#### Data lines ####

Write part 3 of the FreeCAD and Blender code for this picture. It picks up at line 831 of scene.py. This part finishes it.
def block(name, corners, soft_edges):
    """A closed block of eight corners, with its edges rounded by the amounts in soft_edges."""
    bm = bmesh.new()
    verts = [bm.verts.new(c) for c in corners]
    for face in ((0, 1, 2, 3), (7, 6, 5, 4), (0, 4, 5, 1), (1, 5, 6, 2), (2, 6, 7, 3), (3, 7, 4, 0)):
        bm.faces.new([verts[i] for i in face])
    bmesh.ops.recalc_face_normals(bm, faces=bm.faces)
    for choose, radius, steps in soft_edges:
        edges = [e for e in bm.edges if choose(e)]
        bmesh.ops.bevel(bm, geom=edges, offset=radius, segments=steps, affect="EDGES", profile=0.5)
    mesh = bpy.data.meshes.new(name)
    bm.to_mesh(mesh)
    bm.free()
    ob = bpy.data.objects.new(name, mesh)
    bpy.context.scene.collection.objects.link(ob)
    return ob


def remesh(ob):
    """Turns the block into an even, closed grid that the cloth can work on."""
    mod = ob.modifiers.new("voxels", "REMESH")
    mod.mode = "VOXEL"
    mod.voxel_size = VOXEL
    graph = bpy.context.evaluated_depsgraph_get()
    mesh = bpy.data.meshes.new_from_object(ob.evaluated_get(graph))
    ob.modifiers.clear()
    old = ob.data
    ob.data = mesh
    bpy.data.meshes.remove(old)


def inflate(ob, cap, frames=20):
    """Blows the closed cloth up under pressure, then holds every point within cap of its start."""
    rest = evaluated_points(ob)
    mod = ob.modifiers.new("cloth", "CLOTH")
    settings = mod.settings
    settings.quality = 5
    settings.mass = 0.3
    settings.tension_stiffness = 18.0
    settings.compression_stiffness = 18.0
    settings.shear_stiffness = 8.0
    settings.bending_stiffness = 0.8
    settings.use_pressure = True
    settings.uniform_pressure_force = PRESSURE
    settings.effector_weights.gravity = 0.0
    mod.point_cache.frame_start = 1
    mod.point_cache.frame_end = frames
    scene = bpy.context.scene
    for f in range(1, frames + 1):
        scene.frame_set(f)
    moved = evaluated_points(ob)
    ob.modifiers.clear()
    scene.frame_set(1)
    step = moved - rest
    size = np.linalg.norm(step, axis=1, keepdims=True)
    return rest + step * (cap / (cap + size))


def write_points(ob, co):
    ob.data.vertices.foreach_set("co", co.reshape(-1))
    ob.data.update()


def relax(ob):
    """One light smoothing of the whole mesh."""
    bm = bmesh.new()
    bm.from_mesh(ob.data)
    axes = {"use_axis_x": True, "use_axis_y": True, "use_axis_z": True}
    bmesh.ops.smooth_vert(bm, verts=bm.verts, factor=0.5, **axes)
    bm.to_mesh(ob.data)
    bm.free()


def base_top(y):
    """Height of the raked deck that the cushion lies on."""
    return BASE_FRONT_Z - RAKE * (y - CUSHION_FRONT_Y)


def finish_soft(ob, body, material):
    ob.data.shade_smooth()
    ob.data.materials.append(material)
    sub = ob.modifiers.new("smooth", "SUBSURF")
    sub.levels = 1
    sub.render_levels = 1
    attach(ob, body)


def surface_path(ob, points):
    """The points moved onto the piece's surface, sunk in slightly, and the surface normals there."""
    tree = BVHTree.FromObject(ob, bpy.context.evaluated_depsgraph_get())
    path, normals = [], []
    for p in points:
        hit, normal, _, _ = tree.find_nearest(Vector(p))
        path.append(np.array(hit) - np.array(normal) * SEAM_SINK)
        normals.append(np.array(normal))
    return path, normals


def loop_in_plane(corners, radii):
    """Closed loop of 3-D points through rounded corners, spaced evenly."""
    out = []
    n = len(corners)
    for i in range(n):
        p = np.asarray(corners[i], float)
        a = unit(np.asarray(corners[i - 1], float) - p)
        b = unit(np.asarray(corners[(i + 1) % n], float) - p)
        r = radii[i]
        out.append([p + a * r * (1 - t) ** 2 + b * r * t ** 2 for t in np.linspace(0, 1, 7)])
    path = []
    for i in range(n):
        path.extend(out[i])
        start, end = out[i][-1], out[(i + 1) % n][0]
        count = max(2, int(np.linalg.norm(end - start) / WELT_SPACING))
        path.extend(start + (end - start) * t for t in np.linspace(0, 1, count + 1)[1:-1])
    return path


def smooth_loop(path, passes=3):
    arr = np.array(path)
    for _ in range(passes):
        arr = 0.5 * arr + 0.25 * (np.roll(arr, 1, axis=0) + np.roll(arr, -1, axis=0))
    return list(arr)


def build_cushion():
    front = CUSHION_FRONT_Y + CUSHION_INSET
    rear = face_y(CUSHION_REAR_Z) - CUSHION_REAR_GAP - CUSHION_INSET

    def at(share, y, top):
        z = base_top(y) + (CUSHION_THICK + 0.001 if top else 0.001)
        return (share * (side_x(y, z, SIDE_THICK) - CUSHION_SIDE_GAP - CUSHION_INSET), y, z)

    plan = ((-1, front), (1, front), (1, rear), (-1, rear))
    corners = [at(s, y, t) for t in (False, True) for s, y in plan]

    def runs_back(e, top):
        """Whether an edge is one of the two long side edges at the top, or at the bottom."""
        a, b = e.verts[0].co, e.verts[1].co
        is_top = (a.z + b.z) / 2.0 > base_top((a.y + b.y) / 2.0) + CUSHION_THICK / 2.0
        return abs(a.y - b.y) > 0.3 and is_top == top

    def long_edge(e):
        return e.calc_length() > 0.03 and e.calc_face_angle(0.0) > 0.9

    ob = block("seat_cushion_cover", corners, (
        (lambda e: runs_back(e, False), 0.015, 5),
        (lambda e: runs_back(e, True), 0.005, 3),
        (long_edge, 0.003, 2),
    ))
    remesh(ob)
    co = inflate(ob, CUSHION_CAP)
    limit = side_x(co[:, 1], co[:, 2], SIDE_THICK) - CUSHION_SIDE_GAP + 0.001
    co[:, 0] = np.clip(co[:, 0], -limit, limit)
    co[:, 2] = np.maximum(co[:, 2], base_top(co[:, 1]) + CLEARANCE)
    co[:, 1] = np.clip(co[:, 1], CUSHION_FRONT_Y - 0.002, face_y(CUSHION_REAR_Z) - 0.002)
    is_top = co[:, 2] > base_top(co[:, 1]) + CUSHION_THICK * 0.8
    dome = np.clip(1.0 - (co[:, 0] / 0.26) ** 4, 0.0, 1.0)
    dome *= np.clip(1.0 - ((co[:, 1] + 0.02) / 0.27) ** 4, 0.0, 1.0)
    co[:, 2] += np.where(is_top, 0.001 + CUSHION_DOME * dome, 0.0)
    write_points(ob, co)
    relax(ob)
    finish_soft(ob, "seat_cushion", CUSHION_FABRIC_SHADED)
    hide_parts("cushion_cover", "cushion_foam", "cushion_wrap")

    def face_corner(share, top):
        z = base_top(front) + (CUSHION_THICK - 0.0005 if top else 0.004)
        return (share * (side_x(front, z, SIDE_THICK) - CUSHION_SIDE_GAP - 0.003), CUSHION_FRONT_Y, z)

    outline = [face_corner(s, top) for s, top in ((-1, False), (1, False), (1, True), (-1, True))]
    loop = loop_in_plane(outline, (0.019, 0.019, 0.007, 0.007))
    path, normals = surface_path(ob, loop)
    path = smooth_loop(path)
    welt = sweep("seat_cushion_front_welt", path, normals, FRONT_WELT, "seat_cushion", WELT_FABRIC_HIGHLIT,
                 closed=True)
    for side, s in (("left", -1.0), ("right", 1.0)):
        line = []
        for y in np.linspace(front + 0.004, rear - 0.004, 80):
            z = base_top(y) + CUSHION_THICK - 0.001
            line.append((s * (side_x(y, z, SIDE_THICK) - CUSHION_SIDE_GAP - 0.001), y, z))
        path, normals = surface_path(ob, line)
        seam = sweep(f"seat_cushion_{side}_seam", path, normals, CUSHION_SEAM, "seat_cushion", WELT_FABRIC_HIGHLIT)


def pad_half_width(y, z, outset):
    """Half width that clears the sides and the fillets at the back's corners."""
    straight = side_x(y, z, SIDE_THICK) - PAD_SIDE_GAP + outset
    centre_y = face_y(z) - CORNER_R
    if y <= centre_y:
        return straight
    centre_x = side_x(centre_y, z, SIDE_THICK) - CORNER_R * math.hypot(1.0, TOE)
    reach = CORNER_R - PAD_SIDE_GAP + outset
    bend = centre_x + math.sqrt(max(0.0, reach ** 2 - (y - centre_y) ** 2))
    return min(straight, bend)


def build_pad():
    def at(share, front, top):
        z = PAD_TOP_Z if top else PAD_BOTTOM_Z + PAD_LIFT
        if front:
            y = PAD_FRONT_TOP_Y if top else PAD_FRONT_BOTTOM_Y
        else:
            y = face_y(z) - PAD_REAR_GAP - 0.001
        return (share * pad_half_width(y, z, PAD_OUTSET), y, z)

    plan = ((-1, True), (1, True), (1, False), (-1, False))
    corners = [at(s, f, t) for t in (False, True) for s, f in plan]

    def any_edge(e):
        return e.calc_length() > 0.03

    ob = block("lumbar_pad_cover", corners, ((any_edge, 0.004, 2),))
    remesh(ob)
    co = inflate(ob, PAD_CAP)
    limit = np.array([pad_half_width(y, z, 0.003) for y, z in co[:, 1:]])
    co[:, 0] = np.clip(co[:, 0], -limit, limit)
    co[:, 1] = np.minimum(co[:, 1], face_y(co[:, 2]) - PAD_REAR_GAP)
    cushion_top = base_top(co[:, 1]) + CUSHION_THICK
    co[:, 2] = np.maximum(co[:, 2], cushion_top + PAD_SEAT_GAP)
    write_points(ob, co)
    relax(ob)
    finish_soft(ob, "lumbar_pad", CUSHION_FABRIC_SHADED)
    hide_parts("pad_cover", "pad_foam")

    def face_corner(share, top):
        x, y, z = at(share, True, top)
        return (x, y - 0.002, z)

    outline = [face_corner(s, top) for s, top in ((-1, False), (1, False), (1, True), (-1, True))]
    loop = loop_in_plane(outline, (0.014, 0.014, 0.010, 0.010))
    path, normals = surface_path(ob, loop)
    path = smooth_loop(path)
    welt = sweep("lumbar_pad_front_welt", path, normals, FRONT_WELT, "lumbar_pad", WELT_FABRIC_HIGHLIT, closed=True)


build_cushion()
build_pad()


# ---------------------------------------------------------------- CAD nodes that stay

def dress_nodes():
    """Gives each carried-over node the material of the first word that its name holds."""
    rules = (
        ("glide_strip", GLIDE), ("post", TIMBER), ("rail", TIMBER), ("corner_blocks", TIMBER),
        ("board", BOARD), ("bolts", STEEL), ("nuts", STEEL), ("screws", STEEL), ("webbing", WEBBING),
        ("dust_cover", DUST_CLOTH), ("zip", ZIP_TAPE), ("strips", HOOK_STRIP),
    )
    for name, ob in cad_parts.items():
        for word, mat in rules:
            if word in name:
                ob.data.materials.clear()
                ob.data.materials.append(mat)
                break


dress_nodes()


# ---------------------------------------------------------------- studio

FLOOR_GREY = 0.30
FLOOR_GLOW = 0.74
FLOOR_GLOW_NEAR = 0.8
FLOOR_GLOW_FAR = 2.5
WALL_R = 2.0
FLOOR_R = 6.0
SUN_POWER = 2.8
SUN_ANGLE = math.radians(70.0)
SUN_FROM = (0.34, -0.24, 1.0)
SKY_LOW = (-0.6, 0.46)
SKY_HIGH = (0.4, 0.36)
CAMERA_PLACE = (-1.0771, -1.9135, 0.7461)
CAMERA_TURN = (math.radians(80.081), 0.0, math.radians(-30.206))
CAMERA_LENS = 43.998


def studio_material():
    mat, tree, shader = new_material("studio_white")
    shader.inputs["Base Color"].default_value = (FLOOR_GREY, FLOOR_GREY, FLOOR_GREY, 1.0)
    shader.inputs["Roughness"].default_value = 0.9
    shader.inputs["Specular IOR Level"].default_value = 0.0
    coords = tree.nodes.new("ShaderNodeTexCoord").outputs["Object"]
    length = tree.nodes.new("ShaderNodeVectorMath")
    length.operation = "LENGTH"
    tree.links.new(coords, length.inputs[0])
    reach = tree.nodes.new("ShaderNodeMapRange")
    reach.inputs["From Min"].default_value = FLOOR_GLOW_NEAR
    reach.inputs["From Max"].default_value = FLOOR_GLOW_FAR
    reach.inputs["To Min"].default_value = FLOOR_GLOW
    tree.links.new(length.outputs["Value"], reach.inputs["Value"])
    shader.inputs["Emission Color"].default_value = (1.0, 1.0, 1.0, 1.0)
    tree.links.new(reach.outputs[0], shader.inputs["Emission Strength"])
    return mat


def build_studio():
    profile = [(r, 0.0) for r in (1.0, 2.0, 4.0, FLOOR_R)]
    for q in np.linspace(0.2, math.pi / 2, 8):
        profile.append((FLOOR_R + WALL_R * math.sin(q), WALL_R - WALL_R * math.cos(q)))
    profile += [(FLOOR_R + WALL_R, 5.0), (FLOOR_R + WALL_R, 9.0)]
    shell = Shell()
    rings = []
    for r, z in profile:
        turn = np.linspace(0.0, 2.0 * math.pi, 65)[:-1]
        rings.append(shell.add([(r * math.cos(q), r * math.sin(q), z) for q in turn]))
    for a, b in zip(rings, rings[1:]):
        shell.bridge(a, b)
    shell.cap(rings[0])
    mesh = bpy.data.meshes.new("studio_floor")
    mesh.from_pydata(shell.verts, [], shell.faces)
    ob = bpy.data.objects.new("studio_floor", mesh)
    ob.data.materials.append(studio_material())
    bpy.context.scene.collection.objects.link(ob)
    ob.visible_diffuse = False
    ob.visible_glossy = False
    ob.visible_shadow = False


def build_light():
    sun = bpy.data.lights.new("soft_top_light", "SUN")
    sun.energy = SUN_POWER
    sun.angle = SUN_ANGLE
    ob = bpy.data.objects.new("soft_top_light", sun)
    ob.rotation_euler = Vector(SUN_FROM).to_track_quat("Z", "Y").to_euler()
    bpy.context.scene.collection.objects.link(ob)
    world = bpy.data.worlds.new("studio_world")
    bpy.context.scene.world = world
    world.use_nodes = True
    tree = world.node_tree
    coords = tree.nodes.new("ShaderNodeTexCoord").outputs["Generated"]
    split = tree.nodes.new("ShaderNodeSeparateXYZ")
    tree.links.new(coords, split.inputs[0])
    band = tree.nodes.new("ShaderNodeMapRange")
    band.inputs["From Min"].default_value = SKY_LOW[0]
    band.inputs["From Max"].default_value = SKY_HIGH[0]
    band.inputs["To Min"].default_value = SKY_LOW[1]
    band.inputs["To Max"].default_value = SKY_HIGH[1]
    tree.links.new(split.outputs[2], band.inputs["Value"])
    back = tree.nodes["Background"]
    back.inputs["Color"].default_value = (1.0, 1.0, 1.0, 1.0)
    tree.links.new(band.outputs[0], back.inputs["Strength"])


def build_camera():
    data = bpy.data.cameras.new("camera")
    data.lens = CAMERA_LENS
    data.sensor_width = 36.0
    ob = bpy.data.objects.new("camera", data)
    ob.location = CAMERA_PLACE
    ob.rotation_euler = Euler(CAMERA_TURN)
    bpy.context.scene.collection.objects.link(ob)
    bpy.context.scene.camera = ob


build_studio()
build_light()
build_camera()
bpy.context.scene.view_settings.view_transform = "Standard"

####

### Your objective
Write down again the exact lines running from the beginning of the data to the line containing "bpy.data.meshes.remove(old)", with both ends included.

### In response
Write part 3 of the FreeCAD and Blender code for this picture. It picks up at line 831 of scene.py. This part finishes it.
def block(name, corners, soft_edges):
    """A closed block of eight corners, with its edges rounded by the amounts in soft_edges."""
    bm = bmesh.new()
    verts = [bm.verts.new(c) for c in corners]
    for face in ((0, 1, 2, 3), (7, 6, 5, 4), (0, 4, 5, 1), (1, 5, 6, 2), (2, 6, 7, 3), (3, 7, 4, 0)):
        bm.faces.new([verts[i] for i in face])
    bmesh.ops.recalc_face_normals(bm, faces=bm.faces)
    for choose, radius, steps in soft_edges:
        edges = [e for e in bm.edges if choose(e)]
        bmesh.ops.bevel(bm, geom=edges, offset=radius, segments=steps, affect="EDGES", profile=0.5)
    mesh = bpy.data.meshes.new(name)
    bm.to_mesh(mesh)
    bm.free()
    ob = bpy.data.objects.new(name, mesh)
    bpy.context.scene.collection.objects.link(ob)
    return ob


def remesh(ob):
    """Turns the block into an even, closed grid that the cloth can work on."""
    mod = ob.modifiers.new("voxels", "REMESH")
    mod.mode = "VOXEL"
    mod.voxel_size = VOXEL
    graph = bpy.context.evaluated_depsgraph_get()
    mesh = bpy.data.meshes.new_from_object(ob.evaluated_get(graph))
    ob.modifiers.clear()
    old = ob.data
    ob.data = mesh
    bpy.data.meshes.remove(old)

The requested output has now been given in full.